- **Task to carry out**: Each line that follows is to be retyped exactly.

- **Supplied material**:
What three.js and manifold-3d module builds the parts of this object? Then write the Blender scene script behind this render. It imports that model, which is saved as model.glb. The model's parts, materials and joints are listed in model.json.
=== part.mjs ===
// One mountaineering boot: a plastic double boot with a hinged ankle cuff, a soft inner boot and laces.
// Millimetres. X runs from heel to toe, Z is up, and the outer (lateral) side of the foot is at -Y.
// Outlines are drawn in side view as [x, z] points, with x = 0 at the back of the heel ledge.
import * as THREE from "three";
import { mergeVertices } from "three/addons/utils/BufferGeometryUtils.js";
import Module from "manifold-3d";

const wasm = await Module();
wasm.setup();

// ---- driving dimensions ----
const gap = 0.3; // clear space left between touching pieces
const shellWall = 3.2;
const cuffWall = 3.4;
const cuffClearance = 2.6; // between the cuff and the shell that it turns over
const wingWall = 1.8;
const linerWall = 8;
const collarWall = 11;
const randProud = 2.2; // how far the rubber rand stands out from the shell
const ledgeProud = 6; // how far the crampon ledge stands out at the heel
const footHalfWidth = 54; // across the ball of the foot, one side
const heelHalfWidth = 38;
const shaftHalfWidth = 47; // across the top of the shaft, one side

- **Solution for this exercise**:
What three.js and manifold-3d module builds the parts of this object? Then write the Blender scene script behind this render. It imports that model, which is saved as model.glb. The model's parts, materials and joints are listed in model.json.
=== part.mjs ===
// One mountaineering boot: a plastic double boot with a hinged ankle cuff, a soft inner boot and laces.
// Millimetres. X runs from heel to toe, Z is up, and the outer (lateral) side of the foot is at -Y.
// Outlines are drawn in side view as [x, z] points, with x = 0 at the back of the heel ledge.
import * as THREE from "three";
import { mergeVertices } from "three/addons/utils/BufferGeometryUtils.js";
import Module from "manifold-3d";

const wasm = await Module();
wasm.setup();

// ---- driving dimensions ----
const gap = 0.3; // clear space left between touching pieces
const shellWall = 3.2;
const cuffWall = 3.4;
const cuffClearance = 2.6; // between the cuff and the shell that it turns over
const wingWall = 1.8;
const linerWall = 8;
const collarWall = 11;
const randProud = 2.2; // how far the rubber rand stands out from the shell
const ledgeProud = 6; // how far the crampon ledge stands out at the heel
const footHalfWidth = 54; // across the ball of the foot, one side
const heelHalfWidth = 38;
const shaftHalfWidth = 47; // across the top of the shaft, one side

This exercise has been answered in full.